The Trillion Dollar Coin

In The Grim Future 20 Ameros Buys A 'Coke-Heroin' From A Weyland-Yutani Vending Machine
The Debt-Ceiling battle is gearing up to be one of the all-time stupidest with entrenched parties on both sides thinking (correctly) that they have an apocalyptic mandate from their loony base. Moderate ideas are being sacrificed like goats before a Roman assault: 'Ooh! Look at the entrails--Boehner's gonna cry! ... Actually, that could go either way ..."
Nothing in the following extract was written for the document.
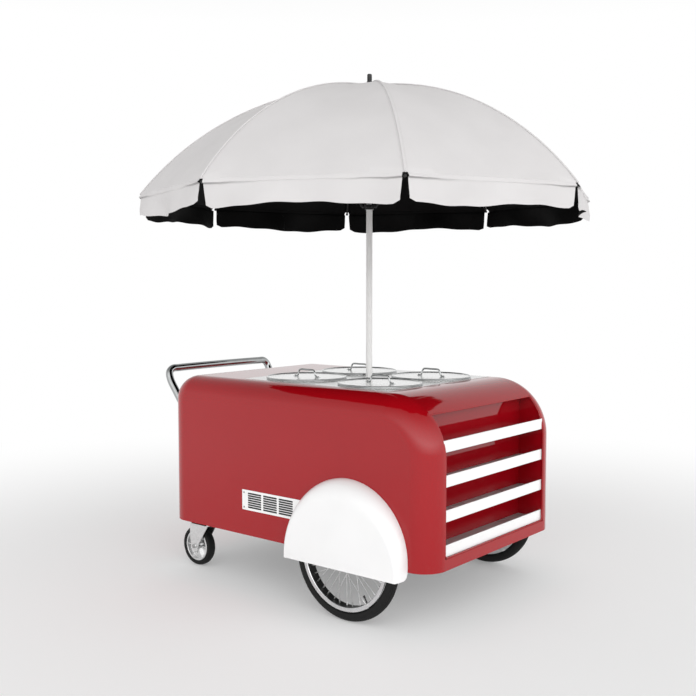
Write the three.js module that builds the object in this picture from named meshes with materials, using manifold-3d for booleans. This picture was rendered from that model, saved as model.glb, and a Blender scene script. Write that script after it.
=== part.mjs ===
// Ice-cream push cart with a parasol. Millimetres, +Z up.
// The origin is on the ground under the parasol mast. +X points to the shelf end, +Y to the far side.
import * as THREE from "three";
import { mergeVertices } from "three/addons/utils/BufferGeometryUtils.js";
import Module from "manifold-3d";

const wasm = await Module();
wasm.setup();

// ---------- driving dimensions ----------
const GAP = 0.3; // clearance between neighbouring pieces

const body = {
  rear: -796, front: 672, half: 490, bottom: 236, top: 904,
  edge: 100, rearArc: 110, frontArc: 245, wall: 4,
};
const opening = { back: 549, half: 389, low: 281, high: 833, liner: 4 };
const shelf = { count: 4, top: 736, pitch: 135, lip: 46, plate: 8, rise: 6, thick: 6, face: 663 };
const worktop = { rear: -408, front: 394, half: 383, thick: 4, lift: 1.2 };
const well = { x: 207, y: 190, hole: 164, tub: 153, flange: 162.5, bore: 156.5, depth: 240, thick: 2 };
const tank = { inset: 12, wall: 20, plate: 6, below: 30, mastBore: 24 };
const lid = { radius: 180, thick: 5, rim: 8, plug: 145, plugDepth: 16 };
const lidHandle = { wire: 4, base: 54, top: 41, foot: 16, height: 30 };
const grille = {
  left: -316, right: 44, low: 348, high: 436, rows: 7, columns: 3,
  slotHigh: 7, slotWide: 81, step: 91.5, margin: 34, face: 2.5,
};
const handle = { tube: 18, half: 345, low: 665, high: 915, reach: -970, flange: 38 };
const wheel = {
  x: 296, y: 521.5, radius: 253, tyre: 24, rim: 211, rimHalf: 23, rimDeep: 16, spokes: 16, spoke: 1.4,
};
const hub = { half: 30, barrel: 14, shoulder: 16, flange: 26, flangeIn: 20, flangeOut: 24 };
const axle = { radius: 10, nut: 15, nutThick: 6, bearingHalf: 30, bearingHigh: 60, bearingY: 445, beam: 18 };
const fender = {
  x: 276, low: 207, depth: 72, wall: 3, lift: 27, liftDeep: 30,
  root: { half: 293, spring: 266, top: 559 }, face: { half: 280, spring: 212, top: 476 },
};
const caster = {
  x: -680, y: 374, trail: 46, radius: 93, half: 22, axle: 6, plateRear: 72, plateFront: 66, plateHalf: 52,
  plateThick: 8, bossRadius: 34, crownLow: 199, crownThick: 8, crownRear: 76, crownFront: 50,
  arm: 4, armGap: 6, bolt: 5.5, nut: 10, tread: 72.5, rim: 71, web: 60, nave: 15,
};
const unit = {
  rear: -420, front: 0, half: 230, tray: 12, coil: 60, coilHigh: 230,
  domeX: -160, domeY: 40, dome: 105, domeHigh: 190,
};
const mast = { radius: 14, foot: 700, top: 2180 };
const parasol = { radius: 1004, arc: 1287, arcZ: 908, ribs: 8, valance: 116, skin: 2.5 };
const linkage = { hub: 30, joint: 440, runner: 1668, rib: 4, drop: 14, bar: 4 };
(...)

The idea that is cresting above the churning waters of drama like a shark's fin is this: If Obama decides he wants to ignore the whole crisis he could order the treasury to mint one or more Trillion Dollar Coins and then use them to pay America's debts, thus 'resolving' the entire debt-ceiling debate in one fell--very, very, very fell swoop.

What The Heck?
Uh ... Right. Let's start with the Debt Ceiling. Prior to 1917 the president could authorize whatever national spending he wanted (or, you know, 'she*'). In 1917 The Second Liberty Bond Act was passed which set a limit on what the nation could spend: the 'debt ceiling.' If spending was under this, all was good--if exceeding it, then Congress had to step up and increase the debt ceiling. For almost 100 years this has been "standard practice" despite some rhetoric on each side of the aisle.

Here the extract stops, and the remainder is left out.